Set exercise
For the listing that follows, give again exactly the lines from the one with "depsgraph = bpy.context.evaluated_depsgraph_get()" to the one with "bpy.data.objects.remove(spare)", including both.

•••

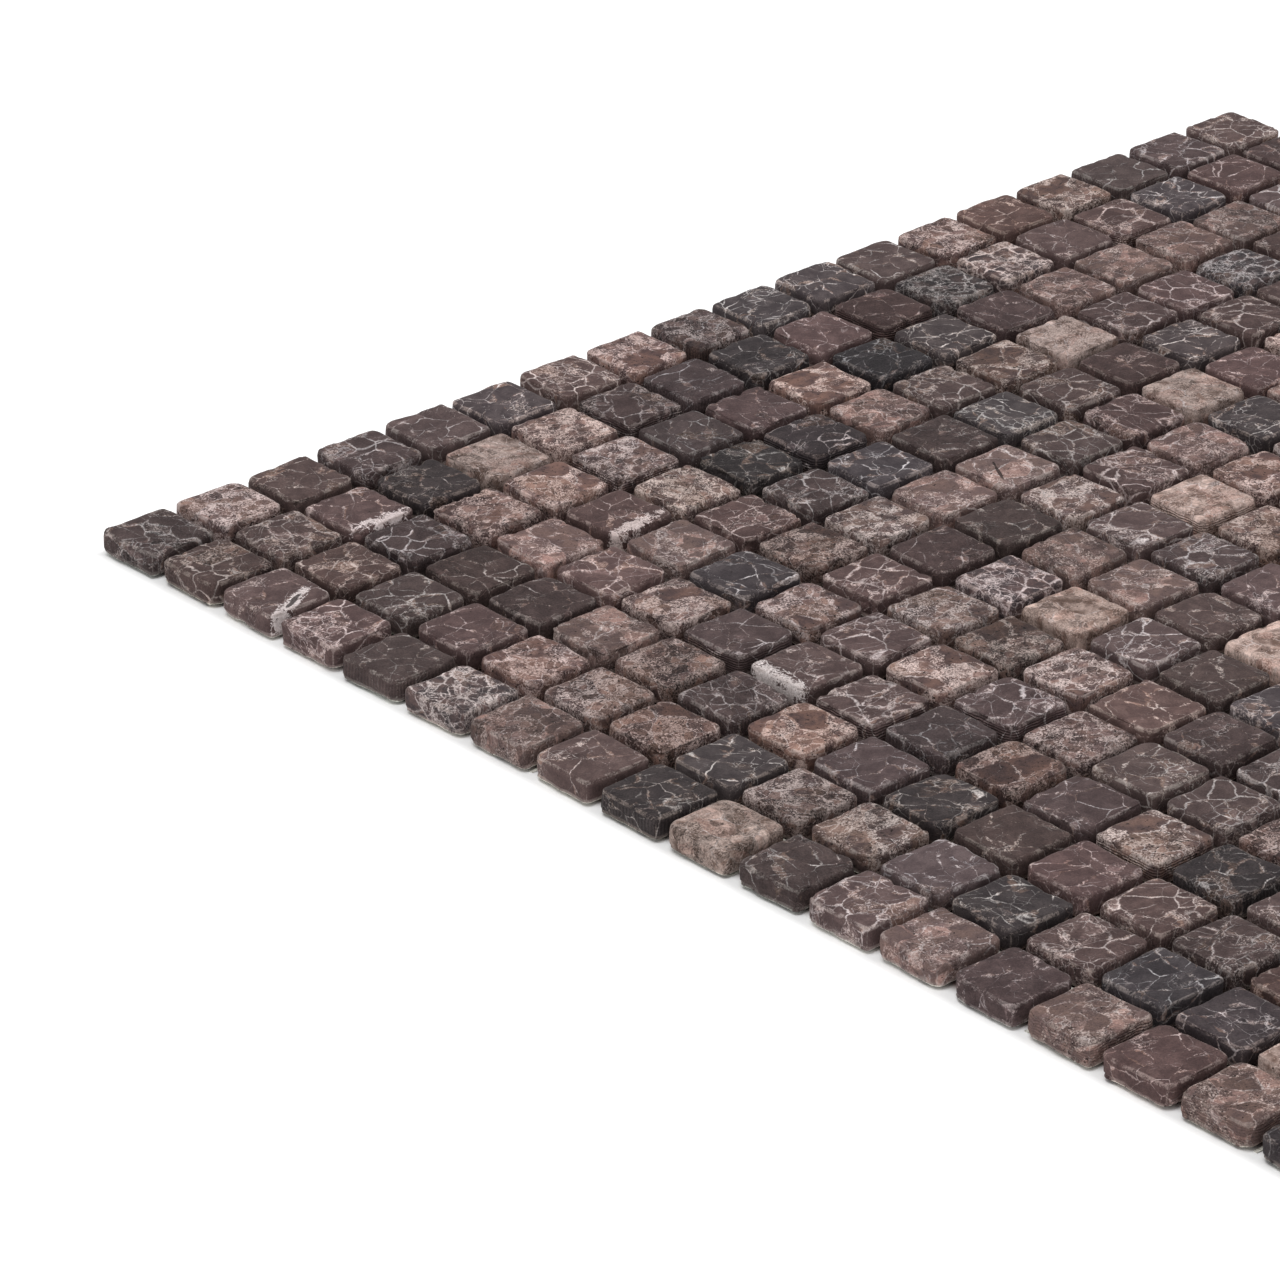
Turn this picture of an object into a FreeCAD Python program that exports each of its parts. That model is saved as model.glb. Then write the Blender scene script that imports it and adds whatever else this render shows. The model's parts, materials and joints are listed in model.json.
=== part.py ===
import FreeCAD, Part
import math
import os
import random

# A sheet of tumbled marble mosaic for floors and walls, lying face up.
# Square chips of stone stand in straight rows on a net of glass yarns glued across their backs.
# Each chip was sawn square and then tumbled: its upright corners are worn off by uneven amounts,
# the arris round its face is worn to a bevel, and it sits a little off its true place.
# Lengths are in millimetres. X runs along the rows and Y across them. The origin is the middle
# of the sheet, on the surface that it lies on.

# The sheet
ROWS = 18
COLUMNS = 18
JOINT = 1.8  # open joint between two chips that are true to size and place

# A chip as it is sawn
CHIP_SIDE = 15.2
CHIP_THICKNESS = 4.8
SIDE_SPREAD = 0.2  # the most by which one side is longer or shorter than that
THICKNESS_SPREAD = 0.2

# What tumbling wears off a chip
CORNER_WEAR = 1.3  # length that an upright corner takes off each of its two sides
CORNER_SPREAD = 0.45  # the most by which one corner is worn more or less than that
ARRIS_WEAR = 0.6  # width and height of the bevel round the face

# How far a chip may lie off its place, as shares of the joint
STRAY_SHARE = 0.11
SWING_SHARE = 0.12

# The net, in two layers of yarns laid across each other
YARN_PITCH = 10.0
YARN_WIDTH = 1.0
YARN_THICKNESS = 0.2
NET_SETBACK = 2.0  # from the outer faces of the outer chips to the cut edge of the net

# Worked out from the above
PITCH = CHIP_SIDE + JOINT
LENGTH_X = COLUMNS * PITCH - JOINT
LENGTH_Y = ROWS * PITCH - JOINT
NET_LENGTH_X = LENGTH_X - 2 * NET_SETBACK
NET_LENGTH_Y = LENGTH_Y - 2 * NET_SETBACK
NET_THICKNESS = 2 * YARN_THICKNESS

UP = FreeCAD.Vector(0, 0, 1)


def places(count, pitch):
    """The middles of count like things, pitch apart, about zero."""
    return [(n - (count - 1) / 2) * pitch for n in range(count)]


def worn_outline(length, width, wear):
    """A chip's plan about its own middle: a rectangle with each corner cut back by its own wear."""
    x, y = length / 2, width / 2
    right_back, left_back, left_front, right_front = wear
    corners = [
        (x, y - right_back),
        (x - right_back, y),
        (left_back - x, y),
        (-x, y - left_back),
        (-x, left_front - y),
        (left_front - x, -y),
        (x - right_front, -y),
        (x, right_front - y),
    ]
    points = [FreeCAD.Vector(px, py, NET_THICKNESS) for px, py in corners]
    return Part.Face(Part.makePolygon(points + points[:1]))


def chip(column, row):
    """One tumbled chip in its place, the same each time for the same column and row."""
    chance = random.Random(f"{column} {row}")
    length = CHIP_SIDE + chance.uniform(-SIDE_SPREAD, SIDE_SPREAD)
    width = CHIP_SIDE + chance.uniform(-SIDE_SPREAD, SIDE_SPREAD)
    thickness = CHIP_THICKNESS + chance.uniform(-THICKNESS_SPREAD, THICKNESS_SPREAD)
    wear = [CORNER_WEAR + chance.uniform(-CORNER_SPREAD, CORNER_SPREAD) for _ in range(4)]

    block = worn_outline(length, width, wear).extrude(UP * thickness)
    top = NET_THICKNESS + thickness
    face_edges = [e for e in block.Edges if math.isclose(e.BoundBox.ZMin, top, abs_tol=1e-3)]
    stone = block.makeChamfer(ARRIS_WEAR, face_edges)

    swing = math.degrees(SWING_SHARE * JOINT / (CHIP_SIDE / 2))
    stray = STRAY_SHARE * JOINT
    stone.rotate(FreeCAD.Vector(0, 0, 0), UP, chance.uniform(-swing, swing))
    x = places(COLUMNS, PITCH)[column] + chance.uniform(-stray, stray)
    y = places(ROWS, PITCH)[row] + chance.uniform(-stray, stray)
    stone.translate(FreeCAD.Vector(x, y, 0))
    return stone


def chip_row(row):
    """All the chips of one row, none touching the next."""
    return [chip(column, row) for column in range(COLUMNS)]


def yarn_places(net_width):
    """The middles of as many yarns as a net of that width holds."""
    count = 1 + math.floor((net_width - YARN_WIDTH) / YARN_PITCH)
    return places(count, YARN_PITCH)


def yarn(length_x, length_y, x, y, z):
    """One flat yarn about the point x, y, with its underside at z."""
    corner = FreeCAD.Vector(x - length_x / 2, y - length_y / 2, z)
    return Part.makeBox(length_x, length_y, YARN_THICKNESS, corner)


def warp_yarns():
    """The lower layer of the net, running along Y."""
    return [yarn(YARN_WIDTH, NET_LENGTH_Y, x, 0, 0) for x in yarn_places(NET_LENGTH_X)]


def weft_yarns():
    """The upper layer of the net, running along X, on which the chips sit."""
    return [yarn(NET_LENGTH_X, YARN_WIDTH, 0, y, YARN_THICKNESS) for y in yarn_places(NET_LENGTH_Y)]


def export(node, solids):
    Part.makeCompound(solids).exportStep(f"parts/{node}.step")


os.makedirs("parts", exist_ok=True)
export("net_warp", warp_yarns())
export("net_weft", weft_yarns())
for row in range(ROWS):
    export(f"stone_row_{row + 1:02d}", chip_row(row))
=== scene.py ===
import json
import math
import random
from types import SimpleNamespace

import bmesh
import bpy
from mathutils import Matrix, Vector

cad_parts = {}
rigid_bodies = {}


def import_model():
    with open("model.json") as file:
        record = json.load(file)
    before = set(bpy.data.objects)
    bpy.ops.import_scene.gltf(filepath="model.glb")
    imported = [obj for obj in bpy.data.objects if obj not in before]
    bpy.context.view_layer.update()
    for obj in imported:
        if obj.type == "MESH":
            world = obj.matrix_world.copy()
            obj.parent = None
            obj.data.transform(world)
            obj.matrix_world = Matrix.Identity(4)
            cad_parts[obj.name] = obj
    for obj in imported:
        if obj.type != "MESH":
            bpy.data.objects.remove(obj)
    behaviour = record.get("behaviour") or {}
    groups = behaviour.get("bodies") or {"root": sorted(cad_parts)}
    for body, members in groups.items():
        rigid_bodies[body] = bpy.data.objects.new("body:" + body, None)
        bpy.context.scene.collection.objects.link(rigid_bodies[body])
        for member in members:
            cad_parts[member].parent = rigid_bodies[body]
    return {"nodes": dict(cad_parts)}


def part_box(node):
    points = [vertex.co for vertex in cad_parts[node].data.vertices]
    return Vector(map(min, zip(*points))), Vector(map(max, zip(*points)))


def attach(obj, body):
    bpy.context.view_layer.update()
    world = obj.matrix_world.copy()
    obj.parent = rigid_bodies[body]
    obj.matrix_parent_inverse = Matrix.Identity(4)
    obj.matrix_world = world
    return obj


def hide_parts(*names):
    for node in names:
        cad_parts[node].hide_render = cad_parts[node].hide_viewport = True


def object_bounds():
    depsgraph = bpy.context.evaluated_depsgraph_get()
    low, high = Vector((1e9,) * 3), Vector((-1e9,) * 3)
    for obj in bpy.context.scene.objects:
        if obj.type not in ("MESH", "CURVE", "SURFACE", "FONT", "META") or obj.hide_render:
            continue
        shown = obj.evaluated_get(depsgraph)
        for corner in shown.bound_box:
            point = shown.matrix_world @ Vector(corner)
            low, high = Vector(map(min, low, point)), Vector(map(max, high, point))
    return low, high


bl_info = {
    "name": "Tumbled marble mosaic sheet",
    "version": (1, 0, 0),
    "blender": (4, 5, 0),
    "location": "View3D > Sidebar > Mosaic",
    "description": "Dresses a sheet of tumbled marble chips on its glass net",
    "category": "Object",
}

# The frame
for spare in list(bpy.data.objects):
    bpy.data.objects.remove(spare)
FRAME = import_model()
CAD_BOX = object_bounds()
NODES = FRAME["nodes"]
ROW_NODES = sorted(name for name in NODES if name.startswith("stone_row_"))
NET_NODES = ("net_warp", "net_weft")
SHEET_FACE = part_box(ROW_NODES[0])[1].z
MM = 0.001  # one millimetre, in the frame's metres
TINY = 1e-7  # a length that counts as nothing

# The kinds of marble, in the order of their numbers
KINDS = ("brown", "veined", "charcoal", "breccia", "netted", "beige", "patched", "russet")

# Where the stones of each kind lie that the photograph shows, as column,row from the near left corner.
# Every other stone of the sheet gets its kind by chance.
KNOWN_PLACES = {
    "brown": "0,2 0,4 0,11 0,13 0,15 1,7 1,9 1,10 1,13 2,6 2,7 2,11 3,2 4,0 4,1 4,2 4,8 4,11 6,3 6,6 6,7 "
    "7,0 9,2 9,3 9,7 10,0 10,5 10,6 11,1 11,2 11,4 11,5 12,2 13,0 15,0",
    "veined": "0,0 0,3 0,6 1,0 1,1 1,6 2,1 2,2 3,0 3,1 3,9 4,3 4,5 4,6 4,10 5,9 5,10 6,5 6,9 7,2 7,4 7,8 "
    "8,3 8,8 9,4 9,6 11,0 12,4 13,1 13,2 14,2",
    "charcoal": "0,5 0,9 0,10 1,3 1,8 1,15 2,9 2,10 3,6 3,7 4,7 4,9 5,4 6,11 8,0 8,1 10,2 11,6 12,1 13,3 "
    "14,1 15,1 17,0",
    "breccia": "0,1 0,7 0,8 0,12 0,14 1,5 2,3 2,4 2,5 2,8 3,5 3,10 5,1 5,3 5,5 5,6 6,1 6,2 6,4 6,8 7,1 7,5 "
    "8,2 8,4 8,5 9,1 9,5 10,1 10,3 10,4 12,3",
    "netted": "5,0 1,11 1,12 3,14 7,6",
    "beige": "1,4 5,11 3,11 7,9 8,6 9,0 10,7 16,1",
    "patched": "7,3 1,2 2,0 3,4",
    "russet": "2,12 2,14 3,3 3,8 4,4 5,2 5,7 5,8 6,0 6,10 7,7 8,7 12,0 14,0 16,0",
}
# Which of them are lighter or darker than most of their kind
LIGHT_FOR_THEIR_KIND = (
    "0,2 0,4 0,5 0,6 0,12 0,13 0,15 1,9 1,12 2,12 3,5 4,5 4,9 5,1 5,8 6,5 6,8 6,9 7,0 7,5 8,2 8,3 9,2 9,4 "
    "9,5 9,6 10,5 11,0 11,4 12,0 12,3"
)
DARK_FOR_THEIR_KIND = (
    "0,8 1,3 1,4 1,6 1,7 1,10 2,1 2,2 2,3 2,6 2,9 2,11 3,1 3,6 3,8 4,10 5,9 6,2 6,3 6,6 7,7 8,5 8,8 9,1 "
    "10,0 10,3 12,1 13,0 13,1 13,3"
)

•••

Task answer
    depsgraph = bpy.context.evaluated_depsgraph_get()
    low, high = Vector((1e9,) * 3), Vector((-1e9,) * 3)
    for obj in bpy.context.scene.objects:
        if obj.type not in ("MESH", "CURVE", "SURFACE", "FONT", "META") or obj.hide_render:
            continue
        shown = obj.evaluated_get(depsgraph)
        for corner in shown.bound_box:
            point = shown.matrix_world @ Vector(corner)
            low, high = Vector(map(min, low, point)), Vector(map(max, high, point))
    return low, high


bl_info = {
    "name": "Tumbled marble mosaic sheet",
    "version": (1, 0, 0),
    "blender": (4, 5, 0),
    "location": "View3D > Sidebar > Mosaic",
    "description": "Dresses a sheet of tumbled marble chips on its glass net",
    "category": "Object",
}

# The frame
for spare in list(bpy.data.objects):
    bpy.data.objects.remove(spare)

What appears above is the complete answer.